Desde o segundo século, a tradição cristã atribuiu o quarto evangelho a João, o discípulo amado e, diferentemente dos outros  três evangelhos que tem como tema central o Reino de Deus, em João  vamos encontrar o testemunho sobre Jesus, que é o próprio Reino. A vinda do Reino de Deus é substituída pela vinda de Jesus. Mais do que fornecer informações sobre Jesus, João procura desvendar a sua personalidade divina.

O evangelho de João, ao ser organizado,  foi apresentado em duas grandes partes: após o prólogo (1, 1-18), a primeira parte é conhecida como o Livro dos sinais (Jo 1,19-12), ou seja, do capítulo um, versículo dezenove,  até o capítulo doze. Nessa parte encontramos as sete narrativas de sinais, que são os milagres que Jesus realizou. A segunda parte, conhecida como o Livro da Exaltação ou glorificação de Jesus (Jo 13,1-20,31), ou seja, do capítulo treze, versículo primeiro, até o capítulo vinte, versículo trinta e um. Nele encontramos o amor e a bondade de Deus revelados na face do Pai. o evangelho termina com um epílogo (21,1-25) que apresenta a manifestação de Jesus ressuscitado à beira do lago de Tiberíades.

Em relação aos destinatários dos ensinamentos de Jesus também percebermos que, enquanto os evangelistas Marcos, Mateus e Lucas apresentam Jesus realizando o seu  ministério público  na Galileia, rodeado pelas multidões, os discípulos, os fariseus, saduceus, os doutores da Lei, os pescadores, por um período de um ano, João apresenta Jesus exercendo seu ministério público para um grande número de pessoas que podem ser classificadas em dois grupos distintos: os que acreditam e os que não acreditam em Jesus, por um período aproximado de três anos.

Havia diferentes grupos que participavam das narrativas do evangelho: os dois discípulos de João Batista, que foram convidados por Jesus a permanecer com ele (Jo 1,35-39); os samaritanos que conheceram Jesus por meio de uma mulher samaritana (Jo 4) e acreditaram nele pelas suas palavras. Houve também quem o seguisse entre os gregos (Jo 7,35; 12,20). Seus interlocutores, na maioria eram constituídos por judeus expulsos das sinagogas (Jo 9). Parece ser uma comunidade formada por pessoas marginalizadas, perseguidas  e excluídas (Jo 4; 9).
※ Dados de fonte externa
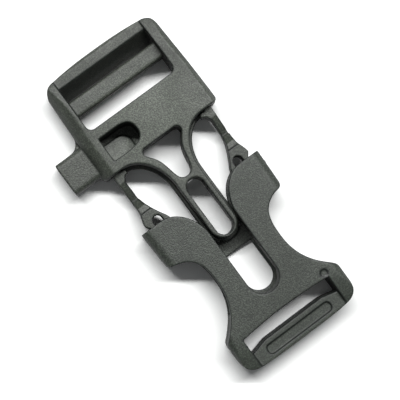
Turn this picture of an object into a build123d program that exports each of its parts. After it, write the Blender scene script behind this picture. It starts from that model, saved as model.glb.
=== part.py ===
from build123d import *
import math
import os

# Side-release buckle with a whistle moulded into the latch half.
# Millimetres. X runs across the webbing, +Y along it toward the adjuster bars, +Z up.
# The origin is on the centreline, at the socket's mouth, on the underside plane.
# The latch half is drawn where it lies when the buckle is closed, then moved out by drawn_back.

os.makedirs("parts", exist_ok=True)

# --- webbing -------------------------------------------------------------------------------
webbing_width = 20.0
webbing_side_play = 0.5
web_half = webbing_width / 2 + webbing_side_play

# --- how the two halves meet ----------------------------------------------------------------
drawn_back = 12.5        # how far the latch half stands out of the closed position
closing_gap = 0.3        # between the shoulders and the mouth when closed
rail_wide = 3.5          # rail width at the frame's shoulder
tongue_reach = 23.6      # from the mouth to the tongue's tip when closed
tongue_tip_gap = 1.0
neck_half = 2.9          # of the tongue's raised rib
sweep_width = 6.7        # of the curve from the shoulder into the tongue
sweep_length = 9.0
sweep_lip = 0.75         # how far the thin flange stands out of the curve and the rib
tongue_side_play = 0.45
flange_side_play = 0.3

# --- socket half ------------------------------------------------------------------------------
socket_height = 7.6
plate = 1.3
mouth_flare = 0.3
band_length = 7.7
side_wall = 0.9
mouth_lead = 0.45
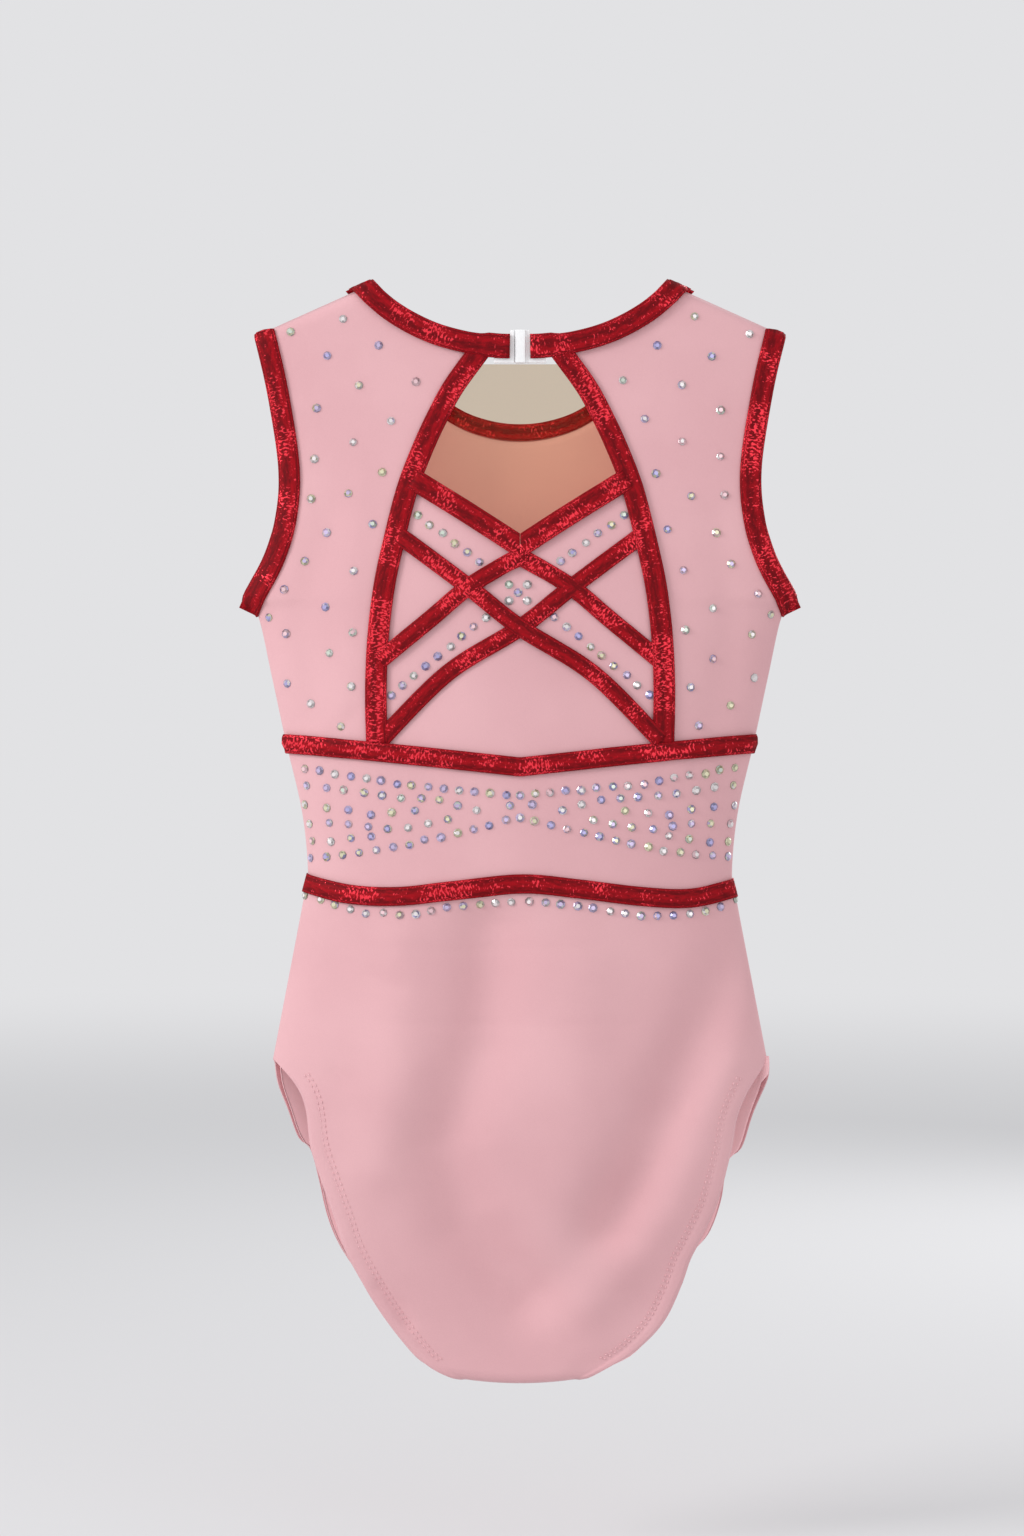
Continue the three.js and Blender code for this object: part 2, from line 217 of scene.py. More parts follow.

Mas nessa  comunidade Joanina, as pessoas acreditavam em Jesus  como o Messias, o Filho de Deus, o profeta que devia vir para salvar o mundo. Aos que não acreditavam em Jesus eram denominados por João sendo  "os judeus". Mas João, ao se referir aos judeus, ele não estava se referindo aos judeus  de raça ou religião, mas a todos aqueles que não aceitavam Jesus.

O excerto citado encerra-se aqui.